Sunday, March 17, 2013

FDR: Anti-Semite or friend of the Jews?

http://www.washingtonpost.com/opinions/fdr-anti-semite-or-friend-of-the-jews/2013/03/15/7c5b58c6-8bee-11e2-af15-99809eaba6cb_story.html


Letters to the Editor - Washington Post - March 17, 2013


FDR: Anti-Semite or friend of the Jews?

Richard Cohen [“An indelible stain on FDR’s legacy,” op-ed, March 12] wrote, “FDR supported programs that did . . . save 100,000 Jewish lives.” That figure is based primarily on the number of European Jews who immigrated to the United States in the late 1930s.

But those immigrants were not the beneficiaries of some special plan by President Franklin D. Roosevelt to rescue the Jews from Hitler; they came here within the framework of existing U.S. immigration laws, as did immigrants from all over the world. In fact, they entered the country despite an array of bureaucratic obstacles that the Roosevelt administration imposed to discourage refugees.

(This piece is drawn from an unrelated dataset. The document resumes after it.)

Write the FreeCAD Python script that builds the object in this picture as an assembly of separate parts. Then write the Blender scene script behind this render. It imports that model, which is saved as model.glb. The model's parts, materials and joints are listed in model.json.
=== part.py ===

A maximum of 25,957 German citizens were permitted, by law, to enter the United States each year during that era. (The number increased slightly, to 27,370, after Germany annexed Austria in 1938.) Yet the extra requirements and restrictions imposed by U.S. officials ensured that the quota was filled only once during FDR’s 12 years in office. In most years, the German quota was left three-fourths unfilled. Between 1933 and 1945, a total of about 190,000 spaces from Germany or Axis-occupied countries were never used.

If Roosevelt had been sincerely interested in aiding the Jewish refugees, he could have simply instructed the State Department to quietly permit the quotas to be filled as the law permitted.

Rafael Medoff, Washington

The writer is director of the David S. Wyman Institute for Holocaust Studies.